Alain de Botton makes a similar argument in his TED talk Atheism 2.0. De Botton rejects the idea of Art for Art’s Sake and asserts, instead, that Art must “do something for this troubled world.” By assigning to Art the responsibility to do more than exist and by characterizing the world as in need de Botton proposes that the ‘job’ (to use Mac’s characterization) of artists and arts organizations is to bring something of value to bear in a ‘system’ (so to speak) in need of repair, maintenance, or perhaps complete overhaul. When I have held up the importance of responding to Need versus Want it has quite often been in this vein.
Moreover, I have often taken the line that effective arts organizations essentially broker an opportunity for people to engage with (and with each other through) the arts experience; and in curating a season arts organizations (ideally) pay attention to their communities and program work that they believe has social or intellectual relevance–that will matter–which can be different from saying that they program work that they believe will sell well.
This alludes to what I would argue is a reason to hold onto the distinction: Need versus Want is quite often shorthand for what it means to choose to work in the part of the sector that is endeavoring to operate outside a market logic. Giving people what they want is often shorthand for being market-oriented and giving them what they need is often shorthand for being artist- and/or community-oriented. This is a potentially critical distinction. Everywhere we look arts organizations (like the rest of society) are encouraged (or permitted, perhaps) to measure their worth (the value of their contributions to society) almost exclusively in short-term, market-driven metrics (positive press garnered, strong box office generated, jobs created, budgets balanced, hotel beds filled).
There can be a tension between serving markets and serving communities and serving the artform and artistic processes—particularly for disciplines like theater which exist in a mixed-market (meaning the markets for theater are occupied by commercial, nonprofit professional, and amateur organizations). I perceive that the Need versus Want language is, at times, useful in helping to parse our relationship to these peculiar masters.

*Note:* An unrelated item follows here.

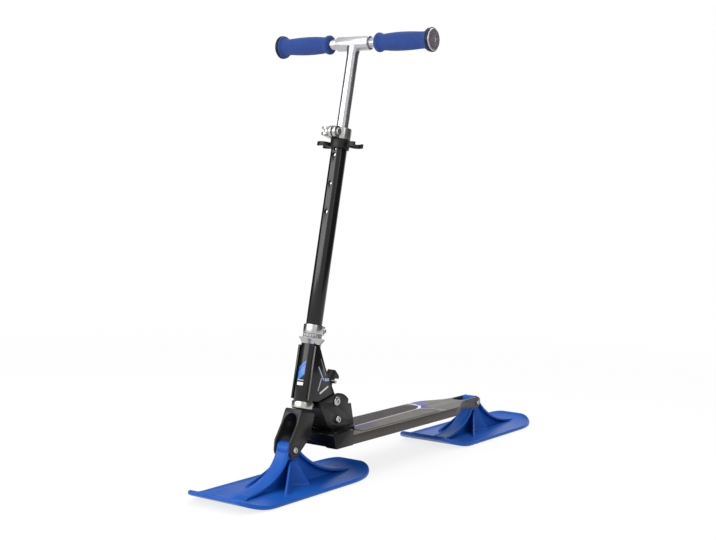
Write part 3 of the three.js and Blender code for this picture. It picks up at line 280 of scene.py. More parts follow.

A Caution: Philanthropic Paternalism
Both Simon and Mac rightly allude to the possibility of conflating audience needs with artistic wants. At the organizational level I would characterize this as a caution against what is sometimes referred to as philanthropic paternalism. Philanthropic paternalism is a term I’ve encountered in academic literature primarily drawn from nonprofit studies; it refers to a tendency of those in the private nonprofit sector to identify and address problems as they see them rather than as those they serve see them. Philanthropic paternalism stems from developing programs and services with very little input from those they are intended to benefit. This is a construct that is, arguably, more easily grasped in relation to the health and human services arm of the nonprofit sector, but it still holds in the arts (for both arts organizations and those that fund them).

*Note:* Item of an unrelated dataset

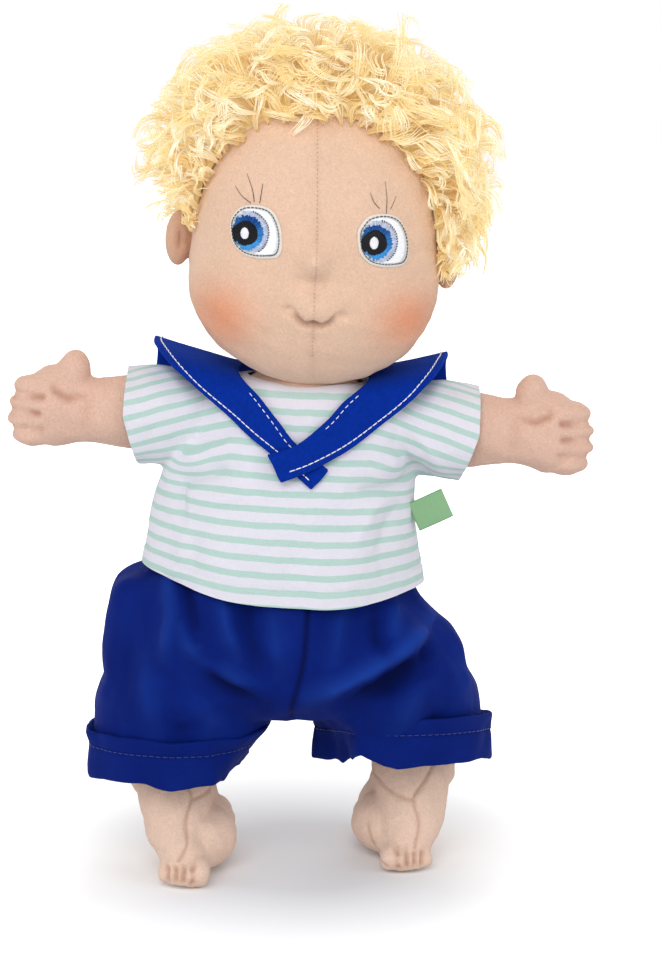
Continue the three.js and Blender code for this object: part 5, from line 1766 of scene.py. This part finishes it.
# %% Border of an eye
def sew_border(name, eye):
    border = eye_outline(400, 1.0)
    dashes = [(border[start], border[(start + 5) % 400]) for start in range(0, 400, 8)]
    for angle in np.arange(-1.25, 1.35, 0.11):
        ends = ((angle, 7.6), (angle + 0.05, 8.0))
        a, b = (IRIS + np.array([math.cos(t), math.sin(t)]) * reach for t, reach in ends)
        if inside(a, eye_outline(inset=2.2)):
            dashes.append((a, b))
    tints = varied(rgb(72, 80, 92), dashes, 0.8, 1.2)
    lay_threads(f"{name}_eye_border_stitches", dashes, eye, 1.3, 0.2, tints, "eye_black", 4)


# %% Eyes
EYES = {"right": (-22.3, 53.1), "left": (22.4, 53.1)}
for name, eye in EYES.items():
    for sew in (sew_patch, sew_white, sew_iris, sew_pupil, sew_border):
        sew(name, eye)

# %% [markdown]
# Three thin lashes are drawn with single threads above each eye, and a line of tiny stitches runs
# down the middle of the face, where its two halves are sewn together.

# %% Lashes and face seam
LASHES = [
    [(-25, 62.9), (-28.4, 65.1), (-30.9, 68.1)], [(-23.8, 63.4), (-24.8, 67.6), (-27.1, 72.9)],
    [(-21.9, 63.2), (-21.6, 66.2), (-21.3, 69.9)], [(20.4, 64.2), (18.2, 66.4), (16.7, 69.6)],
    [(22.9, 62.1), (22.8, 67.8), (21.8, 73.7)], [(24.3, 64.2), (25.3, 66.4), (26.1, 68.9)],
]
lines = [[on_face(x, z, 0.12)[0] for x, z in curve_through(lash, 12)] for lash in LASHES]
thin = np.interp(np.linspace(0, 1, 12), [0, 0.3, 1], [0.15, 0.17, 0.08])
thickness = np.outer([0.9, 1.0, 1.15, 1.0, 0.75, 0.6], thin)
lashes = tubes("lash_threads", place(head_frame, lines), thickness, 5)
dress(lashes, "head", "eye_black", thread_finish("brown_thread", rgb(98, 80, 78), 0.6))
path, outs = [], []
for x, z in curve_through(FACE_SEAM[:34], 260):
    spot, normal = on_face(x, z, 0.05)
    path.append(spot)
    outs.append(normal)
seam_rows = stitch_lines(path, outs, 1.55, 0.36, 0.12)
face_seam = tubes("face_seam_stitches", place(head_frame, seam_rows), 0.13, 4)
dress(face_seam, "head", "velour", thread_finish("grey_thread", rgb(186, 158, 146), 0.8))

# %% [markdown]
# The wig is a cloth cap with a pile of loose, shiny curls. Blender's hair system would grow them
# fast, but it isn't a mesh, and this model has to be one. So each lock is a group of fine tapered
# tubes that share one curling path, with their own phase, length and tone. The roots cover the cap,
# the locks sweep away from the crown and sideways over the forehead, and gravity pulls their ends.

# %% Wig cap
HAIRLINE_X = [-47, -45.6, -43.6, -35.5, -21, -3.7, 12, 25.7, 39.0, 44, 47]
HAIRLINE_Z = [50, 56, 66.5, 82, 91.6, 95.4, 93.2, 87, 72.4, 53, 38]


def above_hairline(places):
    """How far places on the head are inside the wig, roughly in millimetres."""
    front = places[:, 2] - np.interp(places[:, 0], HAIRLINE_X, HAIRLINE_Z)
    over_ear = 12.5 * smooth_step(-places[:, 0], 10, 40) * smooth_step(-places[:, 1], -24, -6)
    side = places[:, 2] - (46.5 + over_ear - 0.465 * places[:, 1])
    at_front = smooth_step(-places[:, 1], 9, 15)
    return front * at_front + side * (1 - at_front)


bpy.ops.mesh.primitive_uv_sphere_add(segments=128, ring_count=80, radius=1)
cap = settle(bpy.context.active_object, "wig_cap_cloth")
cap_local = head_surface(unit(points(cap) * MM), 1.6)
set_points(cap, place(head_frame, cap_local))
trim(cap, above_hairline(cap_local) - 1.5)
thicken(cap, 1.2)
set_attribute(cap, "fold", np.zeros(len(cap.data.vertices)))
cap_finish = plain_finish("wig_backing_cloth", rgb(244, 220, 160), 0.9, 0.8, 0.2)
dress(cap, "head", "wig_cloth", cap_finish, "wig_backing")

# %% Outline of the hair
PILE_HALF = np.array([67.0, 55.0, 58.0])
PILE_MIDDLE = np.array([-1.0, 1.5, 72.0])
PILE_SQUARENESS = 2.35
CROWN = np.array([-4.0, 8.0, 112.0])
print("hair outline:", 2 * PILE_HALF, "mm")


def pile_level(places):
    """How far out a place is in the pile: 0 in its middle and 1 on its outline."""
    total = (np.abs((places - PILE_MIDDLE) / PILE_HALF) ** PILE_SQUARENESS).sum(-1)
    return total ** (1 / PILE_SQUARENESS)


def spread_out(places, apart, most):
    """Picks places that keep a distance from each other."""
    chosen = [0]
    for i in range(1, len(places)):
        if len(chosen) >= most:
            break
        if np.min(np.linalg.norm(places[chosen] - places[i], axis=1)) > apart:
            chosen.append(i)
    return places[chosen]


def across_to(vectors, normal):
    """The part of each vector that lies across a normal."""
    return vectors - (vectors * normal).sum(1, keepdims=True) * normal


# %% Roots of the locks
LOCKS = 1450
RIM_LOCKS = 260
draw = np.random.default_rng(23)
tries = unit(draw.normal(size=(14000, 3)))
roots = head_surface(tries, 2.6)
rim = above_hairline(roots)
on_rim = (rim > -1.0) & (rim < 1.5)
rim_roots = spread_out(head_surface(tries[on_rim], 0.6), 1.3, RIM_LOCKS)
roots = np.concatenate([spread_out(roots[rim > 1.5], 2.0, LOCKS), rim_roots])
locks = len(roots)
rim = above_hairline(roots)
inside_pile = smooth_step(rim, 0, 10)
out_of_head = unit((roots - HEAD_MIDDLE) / [HEAD_HALF[0] ** 2, HEAD_HALF[1] ** 2, 60**2])
room = np.linalg.norm(roots - PILE_MIDDLE, axis=1) * (1 / pile_level(roots) - 1)
print("roots:", locks, "with", len(rim_roots), "of them along the hairline")

# %% [markdown]
# Each lock gets a heading over the head. It starts away from the crown, parts to the sides over the
# forehead and wanders, so that neighbours agree and the whole stays loose. Along the hairline it is
# turned inward, so that no lock falls over the face or the ear.

# %% Headings of the locks
sweep = unit(roots - CROWN)
at_front = smooth_step(-roots[:, 1], 5, 30) * smooth_step(roots[:, 2], 60, 85)
sideways = np.sign(roots[:, 0] - 4 + draw.normal(0, 5, locks))
parted = np.stack([sideways, -0.25 + 0 * sideways, 0.05 + 0 * sideways], axis=1)
sweep = sweep * (1 - 0.75 * at_front)[:, None] + 1.1 * parted * at_front[:, None]
near_crown = 1 - smooth_step(np.linalg.norm(roots - CROWN, axis=1), 10, 42)
wander = np.stack([lumps(roots, 24, 80 + k) for k in range(3)], axis=1)
sweep = unit(sweep) + (0.85 + 0.8 * near_crown)[:, None] * wander + draw.normal(0, 0.34, (locks, 3))

inward = []
for step in 1.5 * np.eye(3):
    inward.append(above_hairline(roots + step) - above_hairline(roots - step))
inward = unit(across_to(np.stack(inward, axis=1), out_of_head))
beside_ear = smooth_step(-roots[:, 0], 20, 40) * (1 - smooth_step(-roots[:, 1], 18, 30))
beside_ear = beside_ear * (1 - smooth_step(rim, 14, 26))
up = sweep[:, 2]
sweep[:, 2] = np.where(up < 0, up * (1 - beside_ear), up) + 0.35 * beside_ear
sweep = across_to(sweep, out_of_head)
facing_rim = (unit(sweep) * inward).sum(1)
lacking = np.maximum(draw.uniform(0.05, 0.8, locks) - facing_rim, 0)
lacking = lacking * (1 - smooth_step(rim, 3, 14)) * (roots[:, 1] < 0)
sweep = unit(unit(sweep) + 1.3 * lacking[:, None] * inward)
beside = np.cross(out_of_head, sweep)
print("locks turned inward:", int((lacking > 0).sum()))

# %% Size and curl of the locks
clump = lumps(roots, 22, 90)
shorter = (1 - 0.4 * near_crown) * (1 - 0.35 * beside_ear)
length = draw.uniform(15, 29, locks) * (0.55 + 0.45 * inside_pile) * shorter
fullness = draw.uniform(0.5, 1.02, locks) + 0.25 * near_crown + 0.15 * clump
height = room * fullness * (0.35 + 0.65 * inside_pile)
swing = draw.uniform(0.4, 1.25, locks)
waves = draw.uniform(0.5, 1.25, locks)
phase = draw.uniform(0, 2 * math.pi, locks)
hook = draw.normal(0, 2.0, locks)
bob = draw.uniform(0.6, 2.6, locks)
flick = draw.normal(0.6, 3.0, locks)
droop = draw.uniform(0, 4, locks) * (1 - 0.6 * smooth_step(roots[:, 2], 70, 105))
droop = droop * (1 - beside_ear) * smooth_step(rim, 2, 20)
print("locks are", length.min().round(), "to", length.max().round(), "mm long")

# %% [markdown]
# A lock is a ribbon of fine strands side by side. They share its curl, which swings from side to
# side, bobs up and down and flicks out at its end, and each has a little of its own. In a table with
# a row for each strand and a column for each step along it, all are worked out at once.

# %% Strands
STRANDS = 8
STEPS = 15
STRAY_SHARE = 0.12
share = np.linspace(0, 1, STEPS)
count = locks * STRANDS


def per_strand(values):
    return np.repeat(values, STRANDS, axis=0)


def column(values):
    return per_strand(values)[:, None]


fan = np.tile(np.linspace(-1, 1, STRANDS), locks)[:, None] + draw.normal(0, 0.15, count)[:, None]
reach = (draw.uniform(0.84, 1.04, count)[:, None] - 0.06 * fan**2) * share
start = column(phase) + 0.12 * fan
aim = column(swing) * (np.sin(2 * math.pi * column(waves) * reach + start) - np.sin(start))
aim = aim + column(hook) * reach**3 + 0.1 * fan
stride = column(length) * 1.35 * np.maximum(reach, 0.01) ** 0.35 / (STEPS - 1)
ahead = np.cumsum(stride * np.cos(aim), axis=1)
aside = np.cumsum(stride * np.sin(aim), axis=1)
taper = 0.35 + 0.95 * np.sin(math.pi * np.clip(reach, 0, 1) ** 0.8)
width = column(draw.uniform(0.45, 1.15, locks)) * taper
rise = column(height) * (1 - (1 - np.minimum(reach, 1)) ** 2.2)
rise = rise + column(bob) * np.sin(2 * math.pi * 0.9 * column(waves) * reach + 2.1 * start) * reach
rise = rise + column(flick) * reach**3 + (0.3 * fan**2 + draw.normal(0, 0.12, count)[:, None]) * width
strand_out, strand_sweep, strand_side = (per_strand(v)[:, None] for v in (out_of_head, sweep, beside))
paths = per_strand(roots)[:, None] + strand_out * rise[..., None]
paths = paths + strand_sweep * (ahead - np.sin(aim) * fan * width)[..., None]
paths = paths + strand_side * (aside + np.cos(aim) * fan * width)[..., None]
astray = np.where(draw.uniform(0, 1, count) < STRAY_SHARE, 2.4, 0.3)[:, None, None]
paths = paths + draw.normal(0, 1, (count, 3))[:, None] * astray * (reach**1.9)[..., None]
paths[..., 2] -= column(droop) * reach**2
print("strands:", count)

# %% Strands kept in the pile and off the head
level = pile_level(paths)
far_out = np.where(draw.uniform(0, 1, locks) < 0.1, 0.06, 0)
limit = column(draw.uniform(0.88, 1.03, locks) + 0.045 * clump + far_out)
limit = limit + draw.uniform(-0.02, 0.02, count)[:, None]
soft_limit = limit - 0.08 + 0.08 * np.tanh((level - limit + 0.08) / 0.14)
pressed = np.where(level > limit - 0.08, soft_limit, level)
paths = PILE_MIDDLE + (paths - PILE_MIDDLE) * (pressed / level)[..., None]
from_head = paths - HEAD_MIDDLE
over_cap = 0.7 + 1.9 * smooth_step(above_hairline(paths.reshape(-1, 3)), 0, 2.5)
bare = head_surface(from_head.reshape(-1, 3), over_cap).reshape(paths.shape)
depth = np.linalg.norm(from_head, axis=-1) / np.linalg.norm(bare - HEAD_MIDDLE, axis=-1)
paths = np.where(depth[..., None] < 1, bare, paths)
print("strand points lifted off the head:", int((depth < 1).sum()))

# %% [markdown]
# The fibre is shiny and lets light through. A translucent shader beside the plain one carries the
# light on, and a weak glow, which is painted light, stands for what many crossing fibres pass to
# each other. The roots are a deeper yellow than the ends, as painted shade deep in the pile, and
# each lock has its own tone.

# %% Finish of the hair
hair_finish, tree, shader = new_material("blond_curls")
pale = mixed(tree, stored(tree, "tone"), rgb(250, 234, 184), rgb(254, 252, 240))
# Painted shade: the strands are a deeper yellow towards their roots, deep in the pile.
root_shade = span(tree, stored(tree, "along"), 0.05, 0.55, 0.75, 0)
hair_colour = mixed(tree, root_shade, pale, rgb(242, 214, 152))
# Painted light: the hair glows a little, with a dimmer and darker glow near the roots.
root_glow_shade = span(tree, stored(tree, "along"), 0.1, 0.7, 0.7, 0)
feed(tree, shader, {
    "Base Color": hair_colour, "Roughness": 0.38, "Specular IOR Level": 0.65,
    "Emission Color": mixed(tree, root_glow_shade, pale, rgb(186, 156, 100)), "Emission Strength": 0.31,
})
through = node(tree, "BsdfTranslucent", {"Color": hair_colour})
fibre = node(tree, "MixShader", {0: 0.5, 1: shader.outputs[0], 2: through.outputs[0]})
feed(tree, tree.nodes["Material Output"], {"Surface": fibre.outputs[0]})
print("hair finish:", hair_finish.name)

# %% Hair, cut into six parts round the head
HAIR_PARTS = ["back_right", "right", "front_right", "front_left", "left", "back_left"]
tone = per_strand(draw.normal(0.5, 0.28, locks)) + draw.normal(0, 0.12, count)
tone = np.clip(tone, 0, 1)
thinned = np.interp(share, [0, 0.5, 0.85, 1], [0.9, 1, 0.75, 0.25])
thickness = draw.uniform(0.15, 0.24, count)[:, None] * thinned
around = np.arctan2(per_strand(roots)[:, 0] + 2, -(per_strand(roots)[:, 1]))
order = np.argsort(around, kind="stable")
for name, chosen in zip(HAIR_PARTS, np.array_split(order, len(HAIR_PARTS))):
    notes = {"tone": tone[chosen][:, None], "along": share[None, :]}
    hair = tubes(f"hair_{name}", place(head_frame, paths[chosen]), thickness[chosen], 3, notes)
    dress(hair, "head", "curls", hair_finish)
    if name == "front_left":
        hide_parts("hair_pile")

How might we ‘gather input’ in the arts? Well, what are the processes for identifying where the community’s needs (read: hopes, fears, controversies, voices, stories, history, important events, values, etc.) and the organization’s purpose and goals intersect? We may do market research but are we diligent about thoughtfully accounting for, or engaging the community in, the process of developing missions, vision statements, and strategies? Perhaps tendencies toward philanthropic paternalism are mitigated by inviting a more representative group of individuals from the community to participate in those processes. Even better, why wait for the annual retreat or future-planning summit? Why not change governance and staffing structures and administrative and artistic processes to ensure that the organization (or perhaps a community of organizations working together) will regularly encounter, absorb, and reflect upon knowledge about who lives in the community, what they value, how they live and how they are impacted (or not) by existing cultural institutions in the community?

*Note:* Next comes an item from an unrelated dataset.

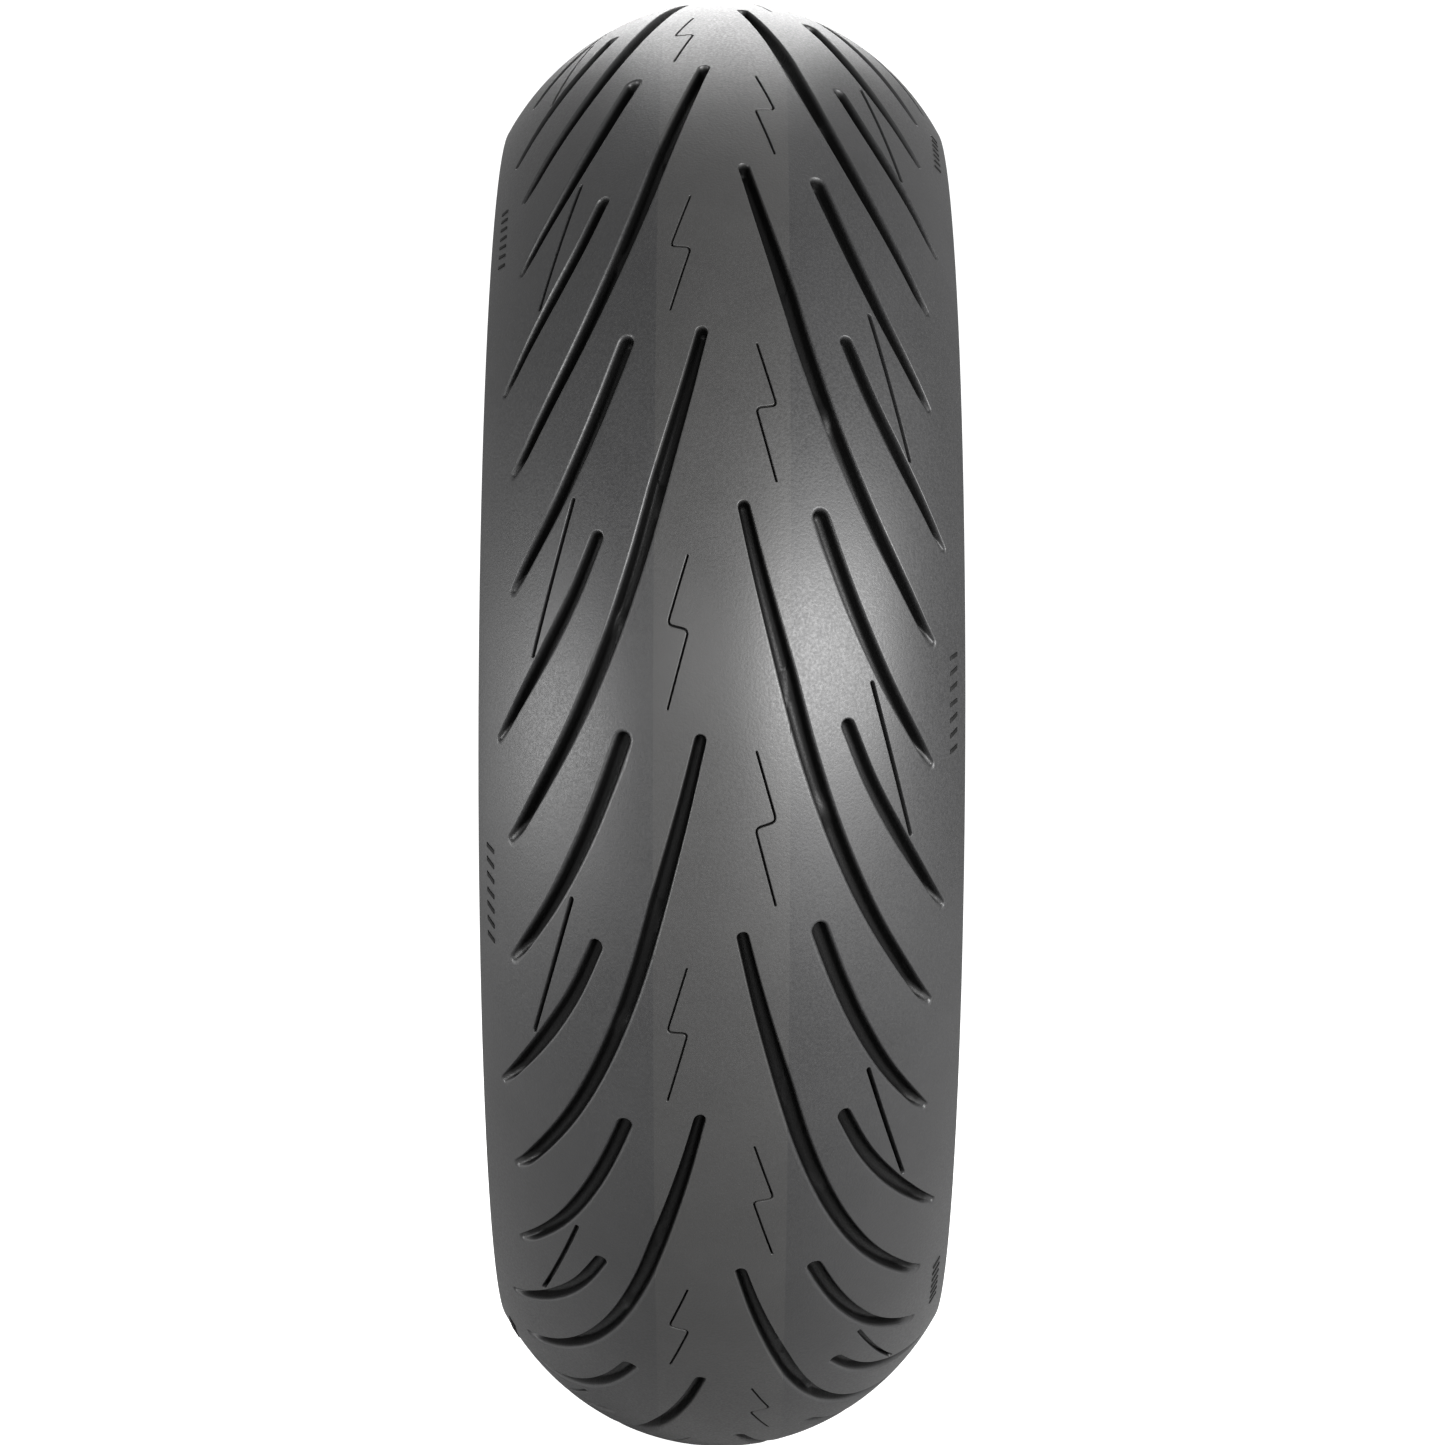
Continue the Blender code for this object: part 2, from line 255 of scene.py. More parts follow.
def groove(points, half_widths, depth, soft_edge, crisp_edge, wear_bar=None):
    """A wide groove: round at its tip, and at its outer end a scoop whose floor rises from the centre side.

    The half widths and the widths of the edges' bevels, soft on the centre side and crisp on the outer,
    are (share of the length, width) pairs. The wear bar is a low bridge on the floor, at a share."""
    path = spaced(smooth_path(points), STATION_STEP, half_widths[0][1], END_TRIM)
    lengths = path_lengths(path)
    share, left = lengths / lengths[-1], lengths[-1] - lengths
    half, soft, crisp = [np.interp(share, *zip(*pairs)) for pairs in (half_widths, soft_edge, crisp_edge)]
    pinch = 1 - ramp(left, -2.0, SCOOP_LENGTH)
    sunk = SCOOP_DEPTH + (depth - SCOOP_DEPTH) * ramp(left, -1.0, 1.4 * SCOOP_LENGTH)
    if wear_bar is not None:
        sunk -= WEAR_BAR_HEIGHT * ramp(-abs(share - wear_bar), -0.03, -0.01)
    lip = np.minimum(0.22 * (soft + crisp), 0.35 * sunk)
    wall = sunk - lip
    levels = []
    # Each level: shares of the two bevels, insets of the two walls in half widths, share of the pinch, depth
    for soft_share, crisp_share, soft_inset, crisp_inset, pinch_share, level_depth in (
        (1.0, 1.0, 0, 0, 0, 0 * lip),
        (0.55, 0.5, 0, 0, 0.25, 0.3 * lip),
        (0.12, 0.1, 0, 0, 0.6, lip),
        (0, 0, 0.08, 0.04, 0.85, lip + 0.22 * wall),
        (0, 0, 0.22, 0.12, 1.0, lip + 0.8 * wall),
        (0, 0, 0.5, 0.4, 1.0, sunk),
    ):
        shrink = 1 - 0.3 * pinch * pinch_share
        inner = half * (shrink - 0.45 * pinch * pinch_share)
        inner += (soft_share * soft - soft_inset * half) * shrink
        outer = half * (1 - 0.1 * pinch * pinch_share)
        outer += crisp_share * crisp - crisp_inset * half * shrink
        levels.append(level(path, inner, outer, level_depth, GROOVE_CAP_STEPS))
    return levels, strip_faces(levels, len(path), GROOVE_CAP_STEPS)


def slit(path, half_width, lip, depth):
    """A thin cut with a small rounded lip."""
    even = np.ones(len(path))
    levels = []
    for width, level_depth in (
        (half_width + lip, 0.0),
        (half_width + 0.3 * lip, 0.35 * lip),
        (half_width, 1.6 * lip),
        (half_width * 0.75, depth),
    ):
        levels.append(level(path, even * width, even * width, even * level_depth, SLIT_CAP_STEPS))
    return levels, strip_faces(levels, len(path), SLIT_CAP_STEPS)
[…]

Need versus Want: Where the distinction makes little sense
While it may be useful for artists and arts nonprofits to distinguish between Need and Want in conceiving of their “jobs” it’s not a distinction we should expect the audience itself to make. Do I need to see Fun Home and Good Person of Szechwan at the Public Theater in New York City when I’m in town next week, or do I want to? It seems a strange question. On the receiving end the distinction begins to evaporate. Is art necessary and life-saving? Do we sometimes go out of duty or obligation only to find that the experience is (or becomes with time) an enjoyable one? Do we delight in it like a kid in Willy Wonka’s chocolate factory? Sure. Maybe yes to all of the above, or some, or none.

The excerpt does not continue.